In Europe, as well, we hardly hear soccer stars who say anything meaningful on the world outside of sports, despite the fact that many of them grew up in poverty and must have some pointed opinions about their country's society and financial systems. Yet, we do not hear their views on these issue. The obvious reason is money – the money from the corporations that pay the athletes' salaries and from the middle and upper class consumers who buy their products.
Racism, an acute social phenomenon that many of the players have personally experienced, is another rarely tackled issue, perhaps because athletes in Europe and America understand it will make them less marketable and less desirable in the eyes of the rich clubs and adoring fans.

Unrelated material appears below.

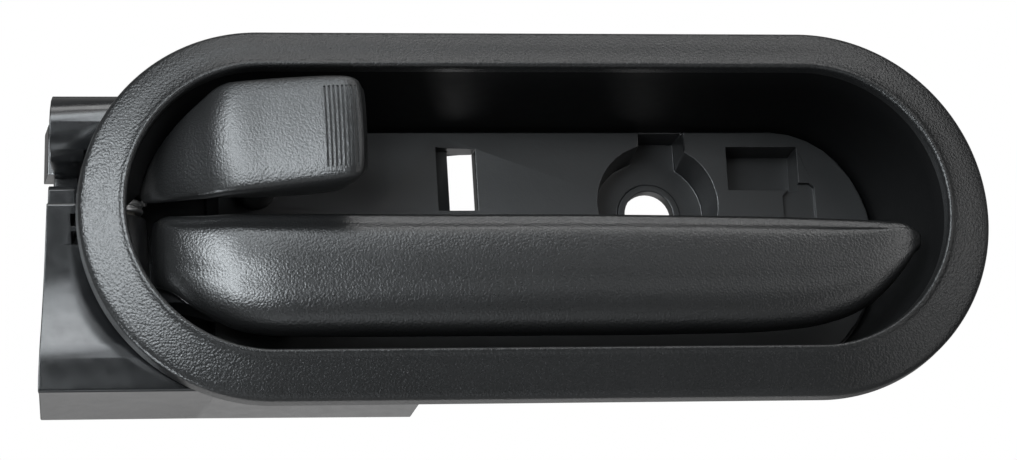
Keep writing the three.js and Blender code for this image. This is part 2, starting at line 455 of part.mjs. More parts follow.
function returnSpring() {
  // coils round the spacer, one leg bearing on the hub fin and one on the housing rib
  const R = 3.6, r = 0.55, turns = 2, pts = [];
  const z0 = 4.15, pitch = 1.14, n = 52;
  const a0 = THREE.MathUtils.degToRad(150);
  // lower leg leaves the coil towards the back and drops down behind the fin
  pts.push([HINGE_X - 5.2, HINGE_Y + 3.75, -1.2], [HINGE_X - 5.2, HINGE_Y + 3.75, 1.2], [HINGE_X - 5.0, HINGE_Y + 3.6, 3.0], [HINGE_X - 4.4, HINGE_Y + 3.0, 3.95]);
  for (let i = 0; i <= n; i++) {
    const a = a0 + (turns * 2 * Math.PI * i) / n + 0.12;
    pts.push([HINGE_X + R * Math.cos(a), HINGE_Y + R * Math.sin(a), z0 + (pitch * turns * i) / n]);
  }
  // upper leg runs back along the housing to its rib
  const ze = z0 + pitch * turns;
  pts.push([HINGE_X - 4.6, HINGE_Y + 2.6, ze + 0.05], [HINGE_X - 4.6, HINGE_Y + 9.6, ze + 0.1]);
  return wire(pts, r, 7, 150);
}
function detentLeaf() {
  const t = 0.4, c = [[-78.3, 27.6], [-78.3, 22.0], [-78.2, 19.6], [-77.9, 17.6], [-78.2, 15.4], [-78.1, 13.2]];
  const pts = [...c.map(([x, y]) => [x, y]), ...c.slice().reverse().map(([x, y]) => [x - t, y])];
  let s = slabXY(pts, 4.4, 7.6);
  return cut(s, rod("x", 26, 6.0, 1.3, -80, -77, 12));
}
const detentScrew = () => add(rod("x", 26, 6.0, 1.0, -80.7, -77.6, 12), rod("x", 26, 6.0, 1.9, -78.0, -77.0, 14));
function rivetPad(x, z, y0, y1, stem) {
  return add(rod("y", x, z, 3.6, y0, y1, 20), rod("y", x, z, 1.3, y1 - 0.2, stem, 12));
}
function tapScrew(x, z, head0, head1, tip, r, head = 2.9) {
  // pan head at head1 (back), shank towards the tip
  const c = head * 0.62;
  let s = add(rod("y", x, z, head, head0, head1, 18), rod("y", x, z, r, tip, head0 + 0.2, 12));
  return cut(s, box(x - c, x + c, head1 - 0.8, head1 + 1, z - 0.3, z + 0.3), box(x - 0.3, x + 0.3, head1 - 0.8, head1 + 1, z - c, z + c));
}

// ---------------------------------------------------------------- materials and assembly
const group = new THREE.Group();
group.name = "door_handle";
const plastic = (c, r) => ({ color: c, roughness: r, metalness: 0 });
const steel = { color: 0xb9bcc0, roughness: 0.3, metalness: 1 };
const GRAIN = plastic(0x2e3033, 0.55), SATIN = plastic(0x27292c, 0.38), DARK = plastic(0x1d1e20, 0.5), ACETAL = plastic(0xd9d6cc, 0.45), RUBBER = plastic(0x161616, 0.85);
function part(name, body, look) {
  const m = body.getMesh();
  const g = new THREE.BufferGeometry();
  g.setAttribute("position", new THREE.BufferAttribute(new Float32Array(m.vertProperties), 3));
  g.setIndex(new THREE.BufferAttribute(new Uint32Array(m.triVerts), 1));
  g.computeVertexNormals();
  const mesh = new THREE.Mesh(g, new THREE.MeshStandardMaterial(look));
  mesh.name = name;
  group.add(mesh);
}
part("bezel", makeBezel(), GRAIN);
part("base_carrier", makeCarrier(), SATIN);
part("hinge_pin", pin(), steel);
part("pin_retainer", retainer(), steel);
part("lower_pin_bush", flangedBush(-20.7, -17.0), ACETAL);
part("upper_pin_bush", flangedBush(16.7, 19.7), ACETAL);
part("spring_spacer", spacer(), ACETAL);
part("handle_stop_pad", rivetPad(-43, -11, 13.2, 15.9, 21.5), RUBBER);
part("lock_stop_pad", rivetPad(-46, 12, 15.0, 17.7, 23.0), RUBBER);
part("detent_leaf_spring", detentLeaf(), steel);
part("detent_screw", detentScrew(), steel);
["bezel_screw_upper_left", "bezel_screw_upper_right", "bezel_screw_end"].forEach((name, i) =>
  part(name, tapScrew(...BEZEL_SCREWS[i], 31.3, 33.2, 16, 1.45), steel));
part("handle_return_spring", returnSpring(), steel);

part("pull_handle", makePullHandle(), GRAIN);
part("handle_lever", makeLever(), DARK);
part("lever_lower_bush", flangedBush(-16.2, -8.6), ACETAL);
part("lever_upper_bush", flangedBush(-5.4, 2.9), ACETAL);

part("handle_screw_left", tapScrew(-24, -10.9, 7.5, 9.1, 3.2, 1.15), steel);
part("handle_screw_right", tapScrew(27, -10.9, 7.5, 9.1, 3.2, 1.15), steel);

part("lock_knob", makeKnob(), GRAIN);
part("lock_lever", makeLockLever(), DARK);
part("lock_lever_bush", flangedBush(7.6, 15.9), ACETAL);
part("lock_knob_screw", tapScrew(-48, 11.8, 3.6, 5.2, -2.0, 0.9, 1.6), steel);

// origin at the centre of the whole part's bounding box
group.updateMatrixWorld(true);
const centre = new THREE.Box3().setFromObject(group).getCenter(new THREE.Vector3());
group.position.sub(centre);

export default group;
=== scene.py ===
# Inside car door handle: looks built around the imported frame. Metres; helper functions take millimetres.
import math

import bpy
import numpy as np
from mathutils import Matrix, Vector


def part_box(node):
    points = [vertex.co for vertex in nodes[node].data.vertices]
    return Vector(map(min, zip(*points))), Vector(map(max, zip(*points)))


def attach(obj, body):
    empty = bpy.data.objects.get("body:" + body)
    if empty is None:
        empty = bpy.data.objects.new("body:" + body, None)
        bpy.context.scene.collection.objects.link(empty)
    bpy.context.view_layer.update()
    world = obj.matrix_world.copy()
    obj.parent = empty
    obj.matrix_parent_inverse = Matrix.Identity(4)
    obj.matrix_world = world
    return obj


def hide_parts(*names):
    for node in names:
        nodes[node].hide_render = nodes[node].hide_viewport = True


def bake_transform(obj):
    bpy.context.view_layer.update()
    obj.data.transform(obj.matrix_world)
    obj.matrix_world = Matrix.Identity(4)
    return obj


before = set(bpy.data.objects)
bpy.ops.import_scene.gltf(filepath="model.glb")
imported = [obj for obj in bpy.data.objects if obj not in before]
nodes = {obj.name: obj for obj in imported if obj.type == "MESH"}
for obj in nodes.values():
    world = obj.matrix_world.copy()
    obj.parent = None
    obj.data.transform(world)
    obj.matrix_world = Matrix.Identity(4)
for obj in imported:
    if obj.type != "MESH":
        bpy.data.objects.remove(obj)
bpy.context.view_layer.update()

# offset from the drawing frame (mm) to the row frame (mm): the bezel's left end is at -80 and its front at 0
_lo, _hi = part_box("bezel")
OX, OY, OZ = _lo.x * 1000 + 80.0, _lo.y * 1000, (_lo.z + _hi.z) * 500


def P(x, y, z):
    return Vector(((x + OX) / 1000, (y + OY) / 1000, (z + OZ) / 1000))


def mix(a, b, t):
    return a + (b - a) * t


def smooth(a, b, x):
    t = min(1, max(0, (x - a) / (b - a)))
    return t * t * (3 - 2 * t)


# ---------------------------------------------------------------- driving dimensions (mm)
HALF_LENGTH, HALF_HEIGHT, END_RX = 80, 32.8, 32.2
RIM_WIDTH, RIM_SHIFT, FLANGE_BACK, WALL = 8.0, 0.7, 6, 2.0
FLOOR_Y, PLATE_FRONT, PLATE_BACK = 27, 28.5, 31
HINGE_X, HINGE_Y = -71, 17.6
PIN_R = 2.0
BEZEL_SCREWS = [(-36, 28.9), (40, 28.9), (75.2, -2.5)]


# ---------------------------------------------------------------- mesh kit
def make(name, verts, faces, sharp=35):
    """A mesh object from millimetre points; faces may have any number of corners."""
    me = bpy.data.meshes.new(name)
    me.from_pydata([P(*v) for v in verts], [], faces)
    me.validate()
    ob = bpy.data.objects.new(name, me)
    bpy.context.scene.collection.objects.link(ob)
    tidy(ob, sharp)
    return ob


def tidy(ob, sharp=35):
    import bmesh
    bm = bmesh.new()
    bm.from_mesh(ob.data)
    bmesh.ops.recalc_face_normals(bm, faces=bm.faces)
    bm.to_mesh(ob.data)
    bm.free()
    for p in ob.data.polygons:
        p.use_smooth = True
    if sharp is not None:
        ob.data.set_sharp_from_angle(angle=math.radians(sharp))


def catmull(pts, steps, closed=False):
    """Centripetal Catmull-Rom through the points, with `steps` pieces to each span."""
    p = [np.array(q, float) for q in pts]
    n = len(p)
    out = []
    spans = n if closed else n - 1
    for i in range(spans):
        if closed:
            a, b, c, d = p[(i - 1) % n], p[i], p[(i + 1) % n], p[(i + 2) % n]
        else:
            a = p[i - 1] if i else 2 * p[0] - p[1]
            b, c = p[i], p[i + 1]
            d = p[i + 2] if i + 2 < n else 2 * p[-1] - p[-2]
        t1 = max(np.linalg.norm(b - a), 1e-6) ** 0.5
        t2 = t1 + max(np.linalg.norm(c - b), 1e-6) ** 0.5
        t3 = t2 + max(np.linalg.norm(d - c), 1e-6) ** 0.5
        for k in range(steps):
            t = t1 + (t2 - t1) * k / steps
            A1 = a * (t1 - t) / t1 + b * t / t1
            A2 = b * (t2 - t) / (t2 - t1) + c * (t - t1) / (t2 - t1)
            A3 = c * (t3 - t) / (t3 - t2) + d * (t - t2) / (t3 - t2)
            B1 = A1 * (t2 - t) / t2 + A2 * t / t2
            B2 = A2 * (t3 - t) / (t3 - t1) + A3 * (t - t1) / (t3 - t1)
            out.append(B1 * (t2 - t) / (t2 - t1) + B2 * (t - t1) / (t2 - t1))
    if not closed:
        out.append(p[-1])
    return out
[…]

Today's money-oriented world of professional sports has turned into an entertainment industry, offering another form of escapism while allowing the ruling classes to maintain their dominance over the addicted masses.
We can only imagine the positive influence that internationally famous footballer Lionel Messi could wield if he were to speak up about social issues in Argentina and South America; if golfer Tiger Woods would challenge American cutthroat capitalism; or if a certain Italian soccer star would "come out of the closet" and become a public advocate of gay rights.
But it is all wishful thinking. Sports stars are as detached and as indifferent as can be.
It is thus of utmost importance when one of them does stand up for what he believes and tries to influence other people. It is a pity that Anelka chose to publicly express his opinions with the offensive "quenelle" salute.